The crime might have jeopardized Leyba’s armed-guard license, not only because federal law makes it difficult for domestic violence convicts to own firearms, but also because he failed to disclose the incident on his application.

Nevertheless, RLD gave Leyba a pass. The file includes a letter from Leyba dated Feb. 3, 2000 and addressed to then-Private Investigations Advisory Board administrator Charlotte Kinney. “It was not my intent to falsify my application,” Leyba writes. “I did not know the specific charge…was a felony.”

Leyba notes he and his wife were getting marital counseling. “[O]utside of this particular event, I’ve been a good citizen, good provider and need my Private Patrol Operator’s license to maintain my livelihood,” Leyba writes.

The plea seemed to work. The letter bears a handwritten note from “Amy” to Kinney: “Charlotte, This is for presentation to the Board next week.” Another hand, Kinney’s, writes, “This is OK—doesn’t need bd.”

SFR reached Kinney, who retired from the state in 2006, and emailed her the document. Kinney, daughter of the late former Albuquerque mayor Harry Kinney, tells SFR via email her initial response was “what was I thinking if I let him be licensed!” However, Kinney also notes that “as I think about the licensing laws I have to tell you that it is extremely difficult to deny or revoke a license,” especially since at the time the PI board was only an advisory board.

“If the counseling was satisfactory to the courts it would be difficult for the board/Department to deny his license and ability to earn a living,” she writes.

Now, with his son awaiting trial, Leyba’s status as a “good provider” may be in jeopardy. Two people familiar with the situation tell SFR Leyba has lost guard contracts following revelations about his violent history.

Because there is no public record of private security contracts, SFR found this hard to confirm. Reached on his cell phone, Leyba hung up.

However, one former client, the Tierra Real Homeowners Association, suspended Leyba’s contract following a 2008 incident involving a drunken, gun-brandishing guard, Phillip Glock. Last week, The Santa Fe New Mexican reported on a lawsuit stemming from the incident, but failed to make the connection to the Leyba case.

Kevin Skaggs, president of the Tierra Real Homeowner’s Association, says USA Security’s contract was suspended immediately after the 2008 incident. Former association President Bert Dalton, who approved the USA Security contract, tells SFR he was impressed with Leyba’s pitch, but grew concerned as residents began having confrontations with guards.

“There are not a lot of quality choices for private security in Santa Fe,” Dalton says. “Where is the regulation of these private companies?”

Regulation falls to the PI board. And “USA Security is under INTENSE SCRUTINY from the Board right now,” RLD spokeswoman Teala Kail writes to SFR.

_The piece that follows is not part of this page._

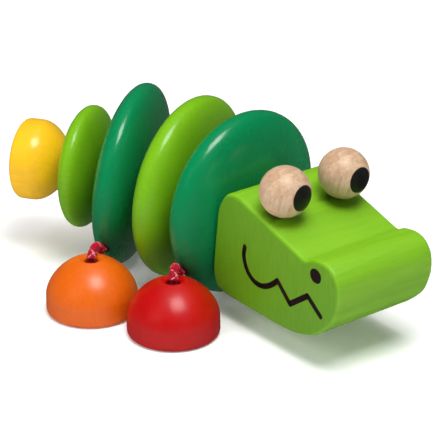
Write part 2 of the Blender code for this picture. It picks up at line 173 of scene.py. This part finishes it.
# ---------------------------------------------------------------- node helpers
class Mat:
    """Small helper that builds one node material."""

    def __init__(self, name):
        self.mat = bpy.data.materials.new(name)
        self.mat.use_nodes = True
        self.tree = self.mat.node_tree
        self.shader = self.tree.nodes["Principled BSDF"]
        self.coord = self.tree.nodes.new("ShaderNodeTexCoord").outputs["Object"]

    def put(self, socket, value):
        """Link an output or set a constant on an input socket."""
        if hasattr(value, "is_output"):
            self.tree.links.new(value, socket)
        elif value is not None:
            socket.default_value = value

    def node(self, kind, out=0, **inputs):
        """Add a node: p_ sets a property, i0 to i9 an input by number, anything else an input by name."""
        n = self.tree.nodes.new(kind)
        for key, value in inputs.items():
            if key.startswith("p_"):
                setattr(n, key[2:], value)
        for key, value in inputs.items():
            if not key.startswith("p_"):
                index = int(key[1:]) if key[0] == "i" and key[1:].isdigit() else key.replace("_", " ")
                self.put(n.inputs[index], value)
        return n.outputs[out]

    def mapped(self, scale, offset=(0, 0, 0)):
        """Object coordinates, scaled and moved."""
        return self.node("ShaderNodeMapping", Vector=self.coord, Scale=scale, Location=offset)

    def noise(self, vector, scale, detail=3.0, rough=0.5, distortion=0.0):
        return self.node("ShaderNodeTexNoise", Vector=vector, Scale=scale, Detail=detail,
                         Roughness=rough, Distortion=distortion)

    def math(self, op, a, b=None, c=None):
        return self.node("ShaderNodeMath", p_operation=op, i0=a, i1=b, i2=c)

    def ramp(self, value, stops):
        """Colour ramp with (position, colour) stops."""
        n = self.tree.nodes.new("ShaderNodeValToRGB")
        self.tree.links.new(value, n.inputs[0])
        ramp = n.color_ramp
        while len(ramp.elements) < len(stops):
            ramp.elements.new(0.5)
        for el, (pos, colour) in zip(ramp.elements, stops):
            el.position = pos
            el.color = (*colour, 1.0)
        return n.outputs[0]

    def mix(self, factor, a, b, blend="MIX"):
        n = self.tree.nodes.new("ShaderNodeMix")
        n.data_type = "RGBA"
        n.blend_type = blend
        self.put(n.inputs[0], factor)
        self.put(n.inputs[6], (*a, 1.0) if isinstance(a, tuple) else a)
        self.put(n.inputs[7], (*b, 1.0) if isinstance(b, tuple) else b)
        return n.outputs[2]

    def bump(self, height, strength, distance):
        out = self.node("ShaderNodeBump", Height=height, Strength=strength, Distance=distance)
        self.put(self.shader.inputs["Normal"], out)

    def set(self, **values):
        """Set inputs of the Principled shader by name."""
        for key, value in values.items():
            self.put(self.shader.inputs[key.replace("_", " ")], value)


def shade(colour, k):
    """The colour made lighter or darker, clipped at white."""
    return tuple(min(c * k, 1.0) for c in colour)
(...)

As for Reno Leyba’s pending trial, on Sept. 2 prosecutors filed notice of their intent to introduce “…evidence of charged and uncharged incidents of domestic violence [Reno Leyba] committed against Sarah Lovato,” plus “evidence relating to the nature of his prior relationships with women, including specifically Amanda Ewers.” Ewers, Leyba’s ex, did not return SFR’s message.